Summary: A nice stroll through a pretty canyon with a few large alcoves and a short stretch of narrows. According to the literature available at the trailhead: "From 1881 to 1884, the canyon served as a wagon route for Mormon pioneers traveling south toward San Juan County. The canyon was thought to be narrow enough to 'twist a mule' hence the name Muley Twist."  
Directions: From near the Bullfrog Marina at Lake Powel, drive north on Highway 276 for ~ 6 miles and head north on the initially paved Notom-Bullfrog Road. The road becomes well graded dirt as it heads along the front range of Waterpocket Fold. Continue north for ~35 miles until you come to the Post (a small parking area on the right (east) and a sign for Headquarter Canyon on the left. Turn left towards Headquarter Canyon and shortly you will come to a sign labeled 'Lower Muley Twist Trailhead 1/2 miles'. There are two parking areas: one for stock (which also has a very nice restroom) and one for hikers. Park and pick up a hike description at the trail register.
Road Conditions: Passenger Car (when roads are dry)
Navigation: Moderate
Length: 15 Miles
Date Hiked: October, 2001
Weather Conditions: Warm & sunny
Required Skills:
Hike Description: From the register, follow the sign for Muley Twist Canyon. The trail heads west through the scrub and soon begins a steep climb up Waterpocket Fold over sections of slick rock (follow the cairns through this area). About 45 minutes later, the trail eventually levels off and passes through a sandy area with juniper, scrub oak, jointed fir, creosote bush and ponderosa pine as it heads towards the dark red Wingate sandstone canyon ahead.

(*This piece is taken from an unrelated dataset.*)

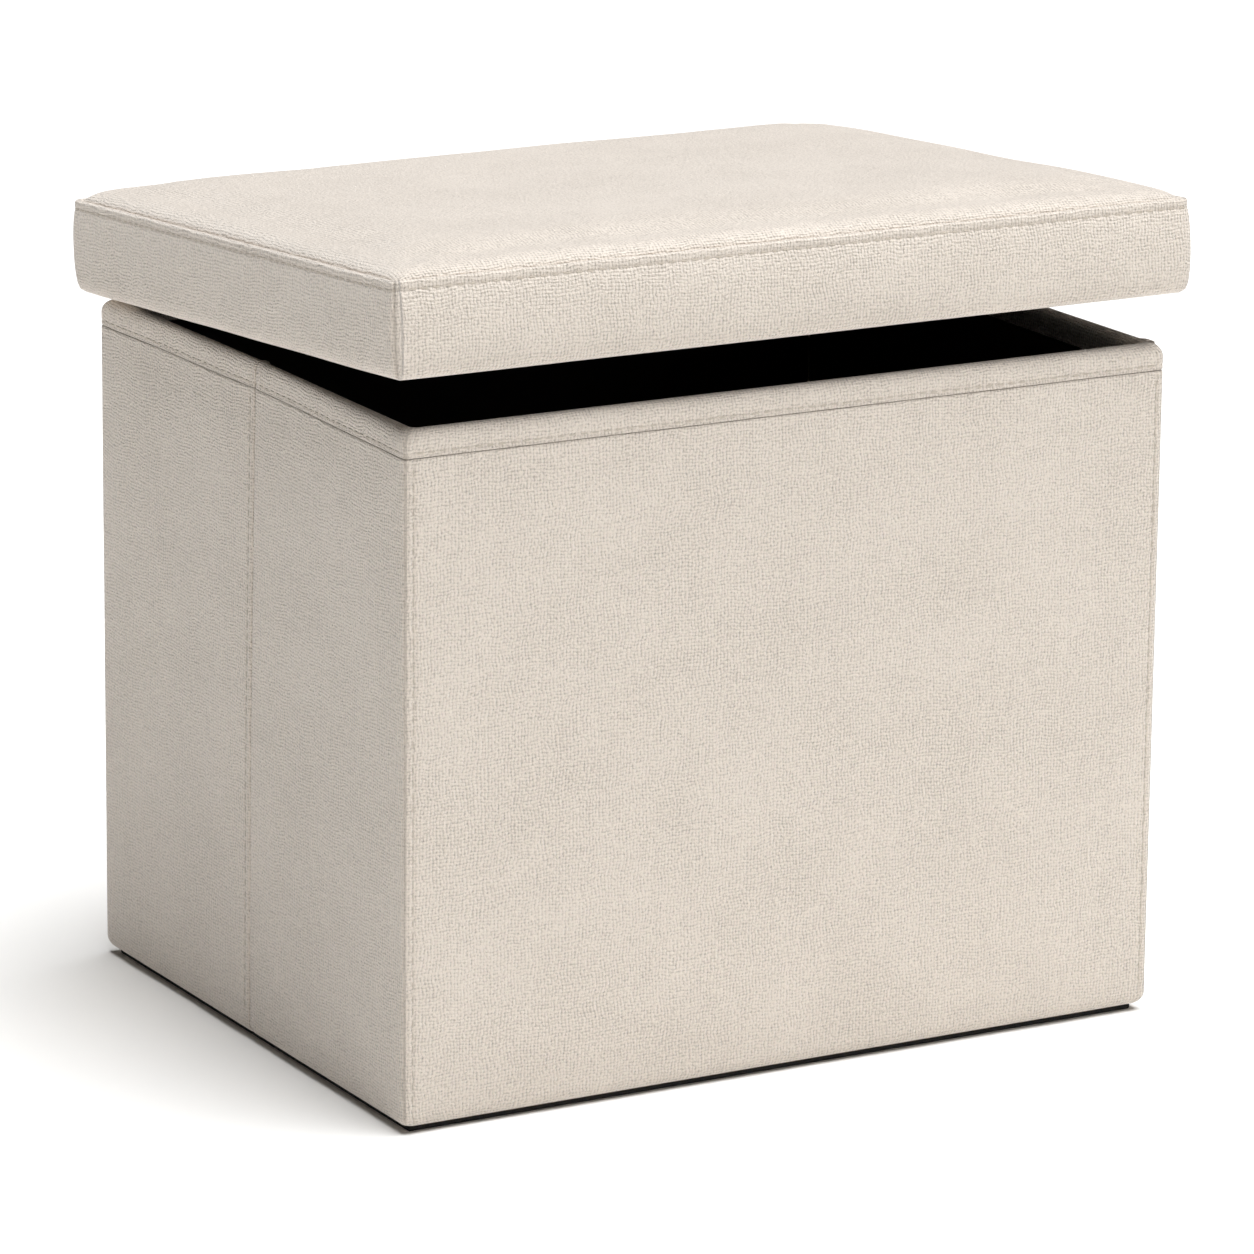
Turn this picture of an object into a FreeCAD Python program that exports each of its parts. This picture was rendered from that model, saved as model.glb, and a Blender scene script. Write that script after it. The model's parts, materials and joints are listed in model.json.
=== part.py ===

The trail drops into Muley Twist Canyon and is marked by several large cairns and a sign that says 'Post Cutoff Trail', which points back the way you came. Turn left and head down canyon. The next 8 miles is easy flat walking on packed dirt between towering sandstone walls. The canyon is not particularly narrow, however, it's pleasant enough. Several times, where the canyon makes a sharp bend, you will pass through a huge undercut alcove. After about an hour and a half, the right canyon wall becomes a low red hill, while the left remains a tall, yellow sandstone wall. Near the bottom of the canyon it makes a bend to the left and passes through the reef and a short stretch of nice narrows. Once through this section the canyon fades behind you as you continue down a wide shallow drainage. Supposedly there is a cairned route which heads left out of Muley Twist, but I did not see it. No big deal, simply walk the stream bed to it's junction with Hall's Creek (note: this junction is not particularly distinct - turn left when you reach the first minor drainage at a dark red rock wall and head north). You can either follow Hall's Creek or look for an old wagon road which crosses the creek periodically. The road provides a more direct route back to your car. The path heads roughly north/northeast as it parallels the large escarpment that you see off to your right and the yellow slope of Waterpocket Fold on your left. The path north is flat, sandy and boring, punctuated by occasional battles with nasty scrubby thistle like plants with star shaped burrs that appear to take pleasure in jumping between your sock and shoe (these plants appear to be common in many of the overgrazed, cow damaged sites in Utah). After a while you'll pass a sign for Cottonwood Tanks and shortly thereafter you'll arrive back at your car. 
Rating (1-5 stars):
The author and his wife completed this hike in 7 hours, wasting about 1/2 hour after missing the turn north on Hall's Creek (be extra careful at that junction).  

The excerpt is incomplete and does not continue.